### What the exercise asks
Return, word for word, every line that follows.

** start of Data extract **

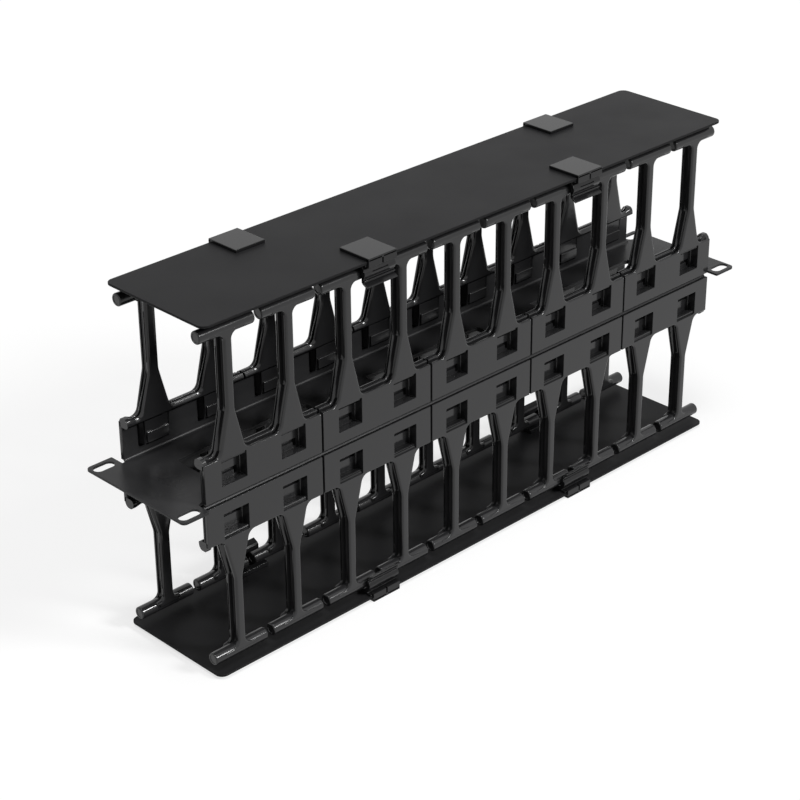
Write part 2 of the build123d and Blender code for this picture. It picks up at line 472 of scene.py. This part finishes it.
# The clips' nylon is darker, and their pads mirror the white round them more than the covers do
clip_nylon = satin_moulding("black_moulded_nylon_smooth", shade="1e1e1f", rough_low=0.13,
                            rough_high=0.19, grain_mm=0.6, relief=0.10, shine=0.28)
# Cover paint: flat black powder coat on steel, grey in the light, with hardly any shine.
# Its orange peel has a millimetre's period, as the real coat has
cover_paint = powder_coat("black_powder_coat_matte", shade="232324", rough_low=0.36,
                          rough_high=0.44, orange_peel_mm=1.0, relief=0.20, shine=0.05)
# Panel paint: the same coat, a little glossier, so that it mirrors the white round it softly
panel_paint = powder_coat("black_powder_coat_satin", shade="303031", rough_low=0.26,
                          rough_high=0.34, orange_peel_mm=1.0, relief=0.20, shine=0.15)


# Moulded finger module, in the middle of the upper front row

def finger_row(edge, end, finger, end_reach):
    """Corners of a module in (x, z): its foot, its ends, and two fingers drawn right to left.

    A corner is (place, radius, *values). The fingers' corners are those of a finger's right half.
    """
    corners = [((-end_reach, edge), *end[0]), ((end_reach, edge), *end[0])]
    corners += [((end_reach - inward, VALLEY), *rest) for inward, *rest in end[1:]]
    for centre in (PITCH / 2, -PITCH / 2):
        corners += [((centre + x, z), *rest) for (x, z), *rest in finger]
        corners += [((centre - x, z), radius, *[v[::-1] for v in values])
                    for (x, z), radius, *values in finger[::-1]]
    corners += [((inward - end_reach, VALLEY), radius, *[v[::-1] for v in values])
                for inward, radius, *values in end[:0:-1]]
    loop = bend([c[0] for c in corners], [c[1] for c in corners])
    return loop, *[along(value) for value in list(zip(*corners))[2:]]


def rounded_box(centre, half, radius, clockwise=False):
    """Loop of a rectangle with rounded corners, clockwise where it is a hole."""
    (u, v), (a, b) = centre, half
    corners = [(u - a, v - b), (u + a, v - b), (u + a, v + b), (u - a, v + b)]
    return bend(corners[::-1] if clockwise else corners, radius)


def front_wall():
    """Wall and front ribs in one skin, with two plug boxes whose latches are cut free.

    The outline's edge is a quarter circle of 1.5 mm on the fingers, 0.9 mm in the valleys and
    0.2 mm at the ends. Each pocket goes back to its floor with a small fillet, each box goes back
    from the wall with a draft, and a deep slot round two sides of each latch runs into the
    boss behind it.
    """
    full, soft, crisp = (1.5, 1.5), (0.9, 0.9), (0.2, 0.2)
    finger = [
        ((ROOT_HALF, VALLEY), 5.0, (0.9, 1.5)),
        ((STEM_HALF, KINK), 14.0, full),
        ((STEM_HALF, STEM_TOP), 4.4, (1.5, 0.9)),
        ((ARM_HALF, ARM_LOW), 0.45, (0.4, 0.4)),
        ((ARM_HALF, ARM_TOP), 0.6, (0.4, 0.4)),
    ]
    loop, edge = finger_row(FOOT, [(0.3, crisp), (0.0, 0.5, (0.2, 0.9)), (1.5, 0.5, soft)], finger,
                            MODULE_HALF)
    inset, fall = quarter(edge, 6)
    offsets = [*inset, 0 * edge, 0 * edge - 0.25]
    depths = [*(fall - FACE), 0 * edge - WALL_BACK - 0.25, 0 * edge - WALL_BACK]
    outer = rim(loop, offsets, depths)
    parts = [band(outer)]
    pockets, boxes = [], []
    for centre in (-PITCH / 2, PITCH / 2):
        middle = ((POCKET_LOW + POCKET_HIGH) / 2, (POCKET_HIGH - POCKET_LOW) / 2)
        mouth = rounded_box((centre, middle[0]), (POCKET_HALF, middle[1]), 0.35, clockwise=True)
        turn = np.linspace(0, np.pi / 2, ROUNDING_STEPS)[:, None]
        fillet = along([0.5, 0.5, (0.5, 0.1), (0.1, 0.5)])
        lip_in, lip_fall = quarter(0.2, 4)
        pocket = rim(
            mouth,
            [*lip_in[:, 0], *(0.05 + fillet * (1 - np.cos(turn)))],
            [*(lip_fall[:, 0] - FACE), *(fillet * (np.sin(turn) - 1) - POCKET_FLOOR)],
        )
        middle = ((BOX_LOW + BOX_HIGH) / 2, (BOX_HIGH - BOX_LOW) / 2)
        shell = rounded_box((centre, middle[0]), (BOX_HALF, middle[1]), 1.2)
        box = rim(shell, BOX_OFFSETS, BOX_DEPTHS)
        slot = bend(LATCH_SLOT + (centre, 0), 0.3)
        slot = rim(slot, [0, 0], [-POCKET_FLOOR, -LATCH_BACK - 0.3])
        boss = rounded_box((centre + BOSS_ASIDE, BOSS_MIDDLE), BOSS_SIZE, 0.6)
        boss = rim(boss, [0, 0, -0.3], [-BOX_BACK, -LATCH_BACK - 0.2, -LATCH_BACK])
        parts += [band(pocket), band(box), band(slot), band(boss), lid(slot[-1]), lid(boss[-1])]
        parts += [lid(pocket[-1], slot[0]), lid(box[-1], boss[0])]
        pockets.append(pocket[0])
        boxes.append(box[0])
    return parts + [lid(outer[0], *pockets), lid(outer[-1], *boxes)]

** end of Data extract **

### Written reply
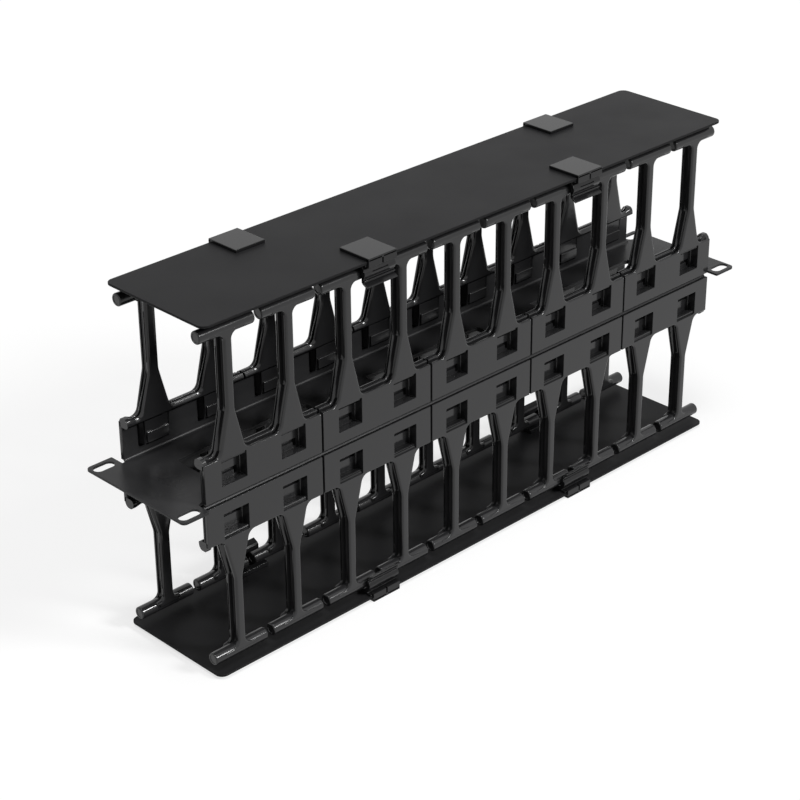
Write part 2 of the build123d and Blender code for this picture. It picks up at line 472 of scene.py. This part finishes it.
# The clips' nylon is darker, and their pads mirror the white round them more than the covers do
clip_nylon = satin_moulding("black_moulded_nylon_smooth", shade="1e1e1f", rough_low=0.13,
                            rough_high=0.19, grain_mm=0.6, relief=0.10, shine=0.28)
# Cover paint: flat black powder coat on steel, grey in the light, with hardly any shine.
# Its orange peel has a millimetre's period, as the real coat has
cover_paint = powder_coat("black_powder_coat_matte", shade="232324", rough_low=0.36,
                          rough_high=0.44, orange_peel_mm=1.0, relief=0.20, shine=0.05)
# Panel paint: the same coat, a little glossier, so that it mirrors the white round it softly
panel_paint = powder_coat("black_powder_coat_satin", shade="303031", rough_low=0.26,
                          rough_high=0.34, orange_peel_mm=1.0, relief=0.20, shine=0.15)


# Moulded finger module, in the middle of the upper front row

def finger_row(edge, end, finger, end_reach):
    """Corners of a module in (x, z): its foot, its ends, and two fingers drawn right to left.

    A corner is (place, radius, *values). The fingers' corners are those of a finger's right half.
    """
    corners = [((-end_reach, edge), *end[0]), ((end_reach, edge), *end[0])]
    corners += [((end_reach - inward, VALLEY), *rest) for inward, *rest in end[1:]]
    for centre in (PITCH / 2, -PITCH / 2):
        corners += [((centre + x, z), *rest) for (x, z), *rest in finger]
        corners += [((centre - x, z), radius, *[v[::-1] for v in values])
                    for (x, z), radius, *values in finger[::-1]]
    corners += [((inward - end_reach, VALLEY), radius, *[v[::-1] for v in values])
                for inward, radius, *values in end[:0:-1]]
    loop = bend([c[0] for c in corners], [c[1] for c in corners])
    return loop, *[along(value) for value in list(zip(*corners))[2:]]


def rounded_box(centre, half, radius, clockwise=False):
    """Loop of a rectangle with rounded corners, clockwise where it is a hole."""
    (u, v), (a, b) = centre, half
    corners = [(u - a, v - b), (u + a, v - b), (u + a, v + b), (u - a, v + b)]
    return bend(corners[::-1] if clockwise else corners, radius)


def front_wall():
    """Wall and front ribs in one skin, with two plug boxes whose latches are cut free.

    The outline's edge is a quarter circle of 1.5 mm on the fingers, 0.9 mm in the valleys and
    0.2 mm at the ends. Each pocket goes back to its floor with a small fillet, each box goes back
    from the wall with a draft, and a deep slot round two sides of each latch runs into the
    boss behind it.
    """
    full, soft, crisp = (1.5, 1.5), (0.9, 0.9), (0.2, 0.2)
    finger = [
        ((ROOT_HALF, VALLEY), 5.0, (0.9, 1.5)),
        ((STEM_HALF, KINK), 14.0, full),
        ((STEM_HALF, STEM_TOP), 4.4, (1.5, 0.9)),
        ((ARM_HALF, ARM_LOW), 0.45, (0.4, 0.4)),
        ((ARM_HALF, ARM_TOP), 0.6, (0.4, 0.4)),
    ]
    loop, edge = finger_row(FOOT, [(0.3, crisp), (0.0, 0.5, (0.2, 0.9)), (1.5, 0.5, soft)], finger,
                            MODULE_HALF)
    inset, fall = quarter(edge, 6)
    offsets = [*inset, 0 * edge, 0 * edge - 0.25]
    depths = [*(fall - FACE), 0 * edge - WALL_BACK - 0.25, 0 * edge - WALL_BACK]
    outer = rim(loop, offsets, depths)
    parts = [band(outer)]
    pockets, boxes = [], []
    for centre in (-PITCH / 2, PITCH / 2):
        middle = ((POCKET_LOW + POCKET_HIGH) / 2, (POCKET_HIGH - POCKET_LOW) / 2)
        mouth = rounded_box((centre, middle[0]), (POCKET_HALF, middle[1]), 0.35, clockwise=True)
        turn = np.linspace(0, np.pi / 2, ROUNDING_STEPS)[:, None]
        fillet = along([0.5, 0.5, (0.5, 0.1), (0.1, 0.5)])
        lip_in, lip_fall = quarter(0.2, 4)
        pocket = rim(
            mouth,
            [*lip_in[:, 0], *(0.05 + fillet * (1 - np.cos(turn)))],
            [*(lip_fall[:, 0] - FACE), *(fillet * (np.sin(turn) - 1) - POCKET_FLOOR)],
        )
        middle = ((BOX_LOW + BOX_HIGH) / 2, (BOX_HIGH - BOX_LOW) / 2)
        shell = rounded_box((centre, middle[0]), (BOX_HALF, middle[1]), 1.2)
        box = rim(shell, BOX_OFFSETS, BOX_DEPTHS)
        slot = bend(LATCH_SLOT + (centre, 0), 0.3)
        slot = rim(slot, [0, 0], [-POCKET_FLOOR, -LATCH_BACK - 0.3])
        boss = rounded_box((centre + BOSS_ASIDE, BOSS_MIDDLE), BOSS_SIZE, 0.6)
        boss = rim(boss, [0, 0, -0.3], [-BOX_BACK, -LATCH_BACK - 0.2, -LATCH_BACK])
        parts += [band(pocket), band(box), band(slot), band(boss), lid(slot[-1]), lid(boss[-1])]
        parts += [lid(pocket[-1], slot[0]), lid(box[-1], boss[0])]
        pockets.append(pocket[0])
        boxes.append(box[0])
    return parts + [lid(outer[0], *pockets), lid(outer[-1], *boxes)]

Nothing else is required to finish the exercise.